= Data records =

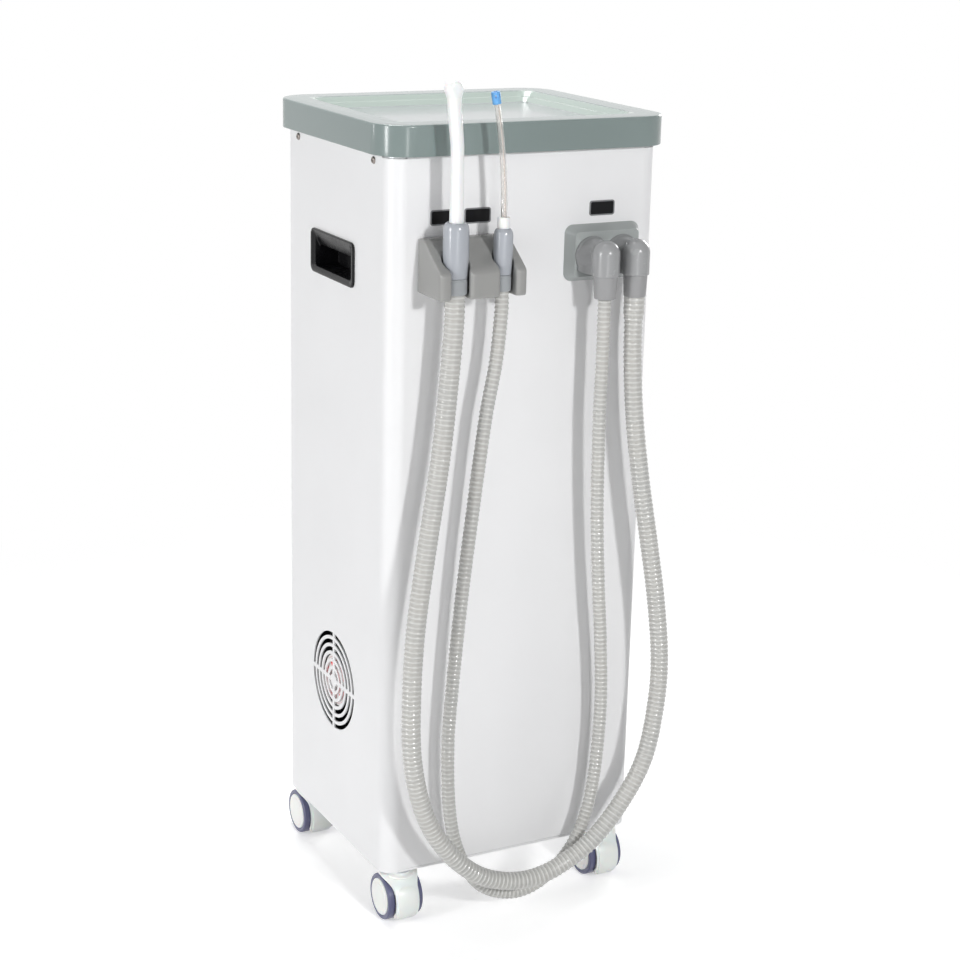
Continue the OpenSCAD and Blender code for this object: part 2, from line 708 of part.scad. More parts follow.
// The head's place: at the end of the bend, tilted a little further
module head_place() {
    translate([-tip_bend_r, 0, tip_bend_z]) rotate([0, -tip_bend, 0]) translate([tip_bend_r, 0, 0])
        rotate([0, -9, 0]) children();
}

// Body of the weak handset
module weak_handpiece() {
    color([0.7, 0.72, 0.76]) translate([weak_x, park_y, park_z])
        handset_body(weak_r, weak_len, 4.5 + run_fit, weak_socket, 3.4);
}

// Swivel of the weak handset
module weak_swivel() {
    color([0.65, 0.68, 0.71]) translate([weak_x, park_y, park_z]) handset_swivel(weak_r, 3.4);
}

// White socket that grips the saliva ejector
module weak_tip_socket() {
    color("white") translate([weak_x, park_y, park_z + weak_len]) difference() {
        union() {
            cylinder(r = 6.1, h = 11);
            translate([0, 0, -weak_socket]) cylinder(r = 4.5, h = weak_socket + 0.5);
        }
        translate([0, 0, -weak_socket - 1]) cylinder(r = ejector_r + run_fit, h = weak_socket + 13);
    }
}

// Clear tube of the saliva ejector, gently bent
module ejector_tube() {
    color([0.93, 0.9, 0.88]) translate([weak_x, park_y, ejector_z]) {
        translate([0, 0, -11]) pipe_leg(ejector_r, ejector_r - 0.8, 11);
        translate([-ejector_bend_r, 0, 0]) rotate([90, 0, 0]) rotate_extrude(angle = ejector_bend)
            translate([ejector_bend_r, 0]) annulus(ejector_r, ejector_r - 0.8);
    }
}

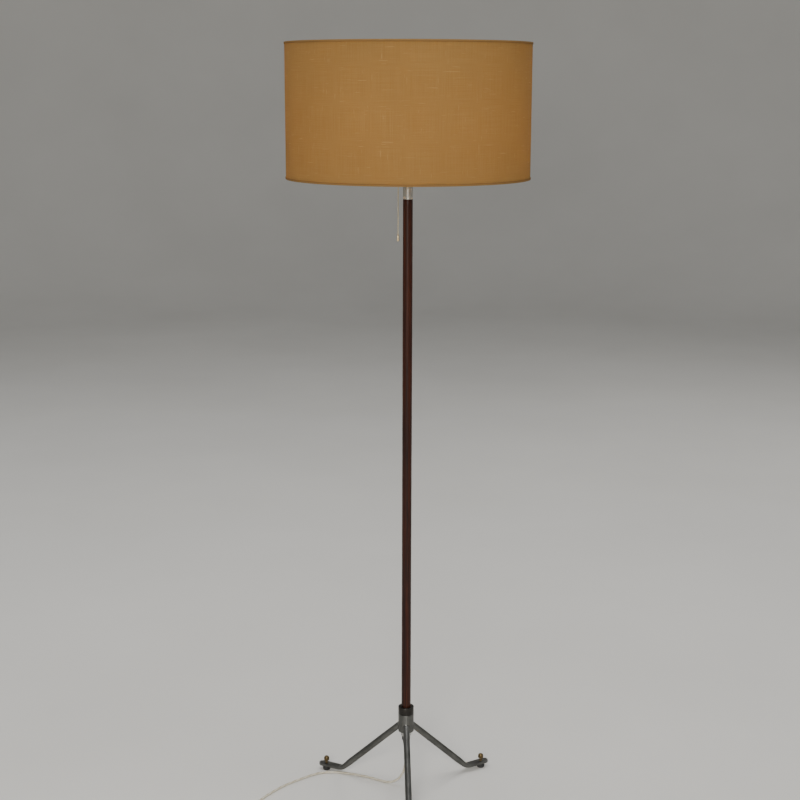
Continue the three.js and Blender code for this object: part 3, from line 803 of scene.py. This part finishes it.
def socket(azimuth):
    """The shape of the slanting hole in the hub for one leg."""
    half_thick = (LEG_R + SOCKET_GAP) / math.cos(LEG_SLOPE)
    ends = (11.8, HUB_R + 4)
    rings = [leg_section(r, leg_axis_z(r), 0, LEG_R + SOCKET_GAP, half_thick, 2) for r in ends]
    return about_z(mesh_piece("socket", *skinned(rings), satin_steel), azimuth)


def braze(side, azimuth):
    """The small fillet of filler metal where the rod enters the hub."""
    along = Vector((math.cos(LEG_SLOPE), 0, -math.sin(LEG_SLOPE)))
    upright = Vector((math.sin(LEG_SLOPE), 0, math.cos(LEG_SLOPE)))
    axis = Vector((HUB_R, 0, LEG_ENTRY_Z))
    rng = random.Random(SEED + azimuth)
    steps, rings = 64, []
    phases = [rng.uniform(0, 2 * math.pi) for _ in range(3)]
    for i in range(steps):
        angle = 2 * math.pi * i / steps
        out = Vector((0, math.cos(angle), 0)) + upright * math.sin(angle)
        start = axis + out * LEG_R
        a = along.x**2
        b = 2 * start.x * along.x
        c = start.x**2 + start.y**2 - HUB_R**2
        t = (-b + math.sqrt(b * b - 4 * a * c)) / (2 * a)
        meet = start + along * t
        size = 2.0 + 0.22 * sum(math.sin((k + 2) * angle + phases[k]) for k in range(3))
        normal = Vector((meet.x, meet.y, 0)).normalized()
        sideways = (out - normal * out.dot(normal)).normalized()
        on_hub = meet + sideways * size
        on_wall = Vector((on_hub.x, on_hub.y)).normalized() * (HUB_R - 0.05)
        on_hub = Vector((*on_wall, on_hub.z))
        on_rod = meet + along * size - out * 0.05
        root = meet - normal * 0.8 - out * 0.6
        ring = []
        for k in range(6):
            s = k / 5
            pull = meet + (normal + out) * 0.12
            ring.append((on_hub * (1 - s) ** 2 + pull * 2 * s * (1 - s) + on_rod * s**2) * MM)
        ring.append(root * MM)
        rings.append(ring)
    fillet = mesh_piece(f"braze_{side}", *skinned(rings, loop=True), satin_steel, smooth=50)
    return dress(about_z(fillet, azimuth), "base")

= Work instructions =
Every record above needs to be repeated word for word.

= Exercise response =
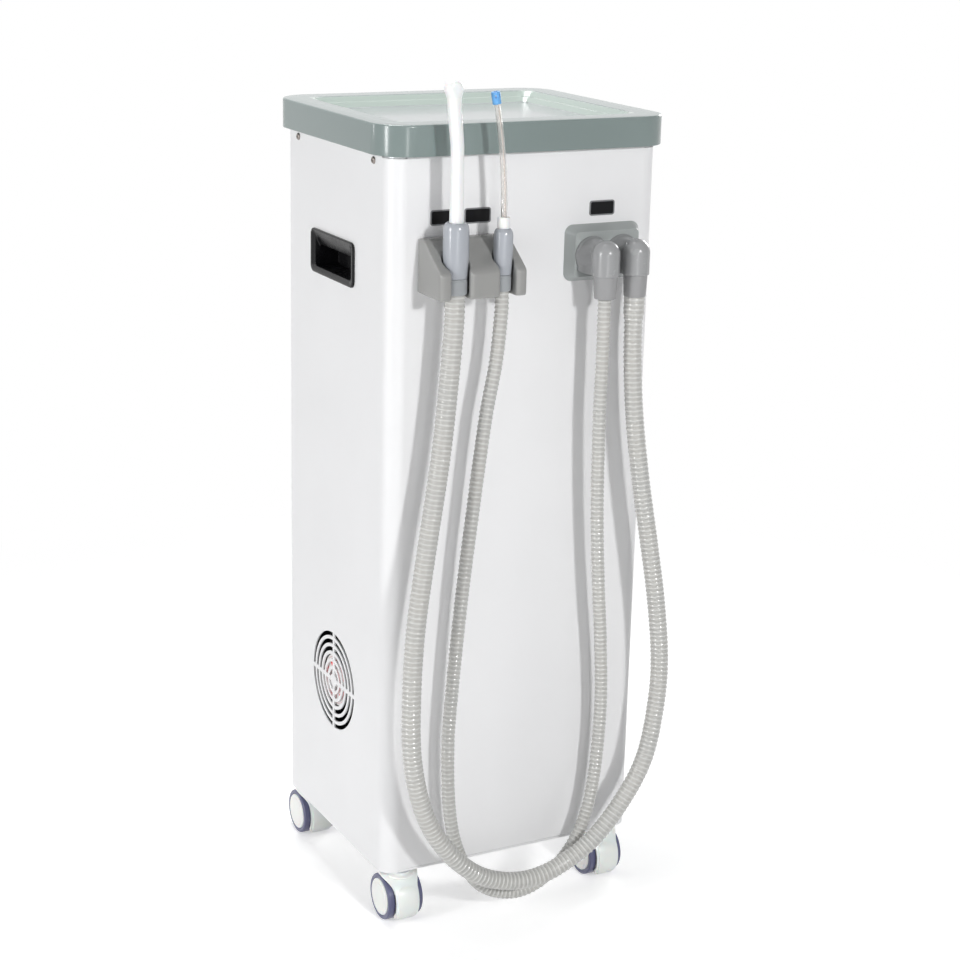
Continue the OpenSCAD and Blender code for this object: part 2, from line 708 of part.scad. More parts follow.
// The head's place: at the end of the bend, tilted a little further
module head_place() {
    translate([-tip_bend_r, 0, tip_bend_z]) rotate([0, -tip_bend, 0]) translate([tip_bend_r, 0, 0])
        rotate([0, -9, 0]) children();
}

// Body of the weak handset
module weak_handpiece() {
    color([0.7, 0.72, 0.76]) translate([weak_x, park_y, park_z])
        handset_body(weak_r, weak_len, 4.5 + run_fit, weak_socket, 3.4);
}

// Swivel of the weak handset
module weak_swivel() {
    color([0.65, 0.68, 0.71]) translate([weak_x, park_y, park_z]) handset_swivel(weak_r, 3.4);
}

// White socket that grips the saliva ejector
module weak_tip_socket() {
    color("white") translate([weak_x, park_y, park_z + weak_len]) difference() {
        union() {
            cylinder(r = 6.1, h = 11);
            translate([0, 0, -weak_socket]) cylinder(r = 4.5, h = weak_socket + 0.5);
        }
        translate([0, 0, -weak_socket - 1]) cylinder(r = ejector_r + run_fit, h = weak_socket + 13);
    }
}

// Clear tube of the saliva ejector, gently bent
module ejector_tube() {
    color([0.93, 0.9, 0.88]) translate([weak_x, park_y, ejector_z]) {
        translate([0, 0, -11]) pipe_leg(ejector_r, ejector_r - 0.8, 11);
        translate([-ejector_bend_r, 0, 0]) rotate([90, 0, 0]) rotate_extrude(angle = ejector_bend)
            translate([ejector_bend_r, 0]) annulus(ejector_r, ejector_r - 0.8);
    }
}

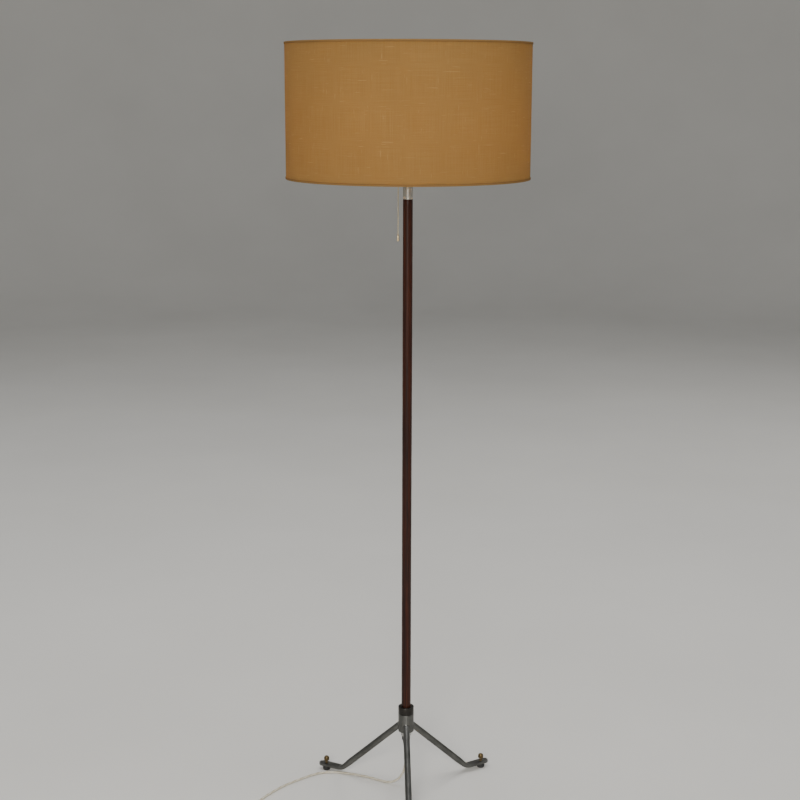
Continue the three.js and Blender code for this object: part 3, from line 803 of scene.py. This part finishes it.
def socket(azimuth):
    """The shape of the slanting hole in the hub for one leg."""
    half_thick = (LEG_R + SOCKET_GAP) / math.cos(LEG_SLOPE)
    ends = (11.8, HUB_R + 4)
    rings = [leg_section(r, leg_axis_z(r), 0, LEG_R + SOCKET_GAP, half_thick, 2) for r in ends]
    return about_z(mesh_piece("socket", *skinned(rings), satin_steel), azimuth)


def braze(side, azimuth):
    """The small fillet of filler metal where the rod enters the hub."""
    along = Vector((math.cos(LEG_SLOPE), 0, -math.sin(LEG_SLOPE)))
    upright = Vector((math.sin(LEG_SLOPE), 0, math.cos(LEG_SLOPE)))
    axis = Vector((HUB_R, 0, LEG_ENTRY_Z))
    rng = random.Random(SEED + azimuth)
    steps, rings = 64, []
    phases = [rng.uniform(0, 2 * math.pi) for _ in range(3)]
    for i in range(steps):
        angle = 2 * math.pi * i / steps
        out = Vector((0, math.cos(angle), 0)) + upright * math.sin(angle)
        start = axis + out * LEG_R
        a = along.x**2
        b = 2 * start.x * along.x
        c = start.x**2 + start.y**2 - HUB_R**2
        t = (-b + math.sqrt(b * b - 4 * a * c)) / (2 * a)
        meet = start + along * t
        size = 2.0 + 0.22 * sum(math.sin((k + 2) * angle + phases[k]) for k in range(3))
        normal = Vector((meet.x, meet.y, 0)).normalized()
        sideways = (out - normal * out.dot(normal)).normalized()
        on_hub = meet + sideways * size
        on_wall = Vector((on_hub.x, on_hub.y)).normalized() * (HUB_R - 0.05)
        on_hub = Vector((*on_wall, on_hub.z))
        on_rod = meet + along * size - out * 0.05
        root = meet - normal * 0.8 - out * 0.6
        ring = []
        for k in range(6):
            s = k / 5
            pull = meet + (normal + out) * 0.12
            ring.append((on_hub * (1 - s) ** 2 + pull * 2 * s * (1 - s) + on_rod * s**2) * MM)
        ring.append(root * MM)
        rings.append(ring)
    fillet = mesh_piece(f"braze_{side}", *skinned(rings, loop=True), satin_steel, smooth=50)
    return dress(about_z(fillet, azimuth), "base")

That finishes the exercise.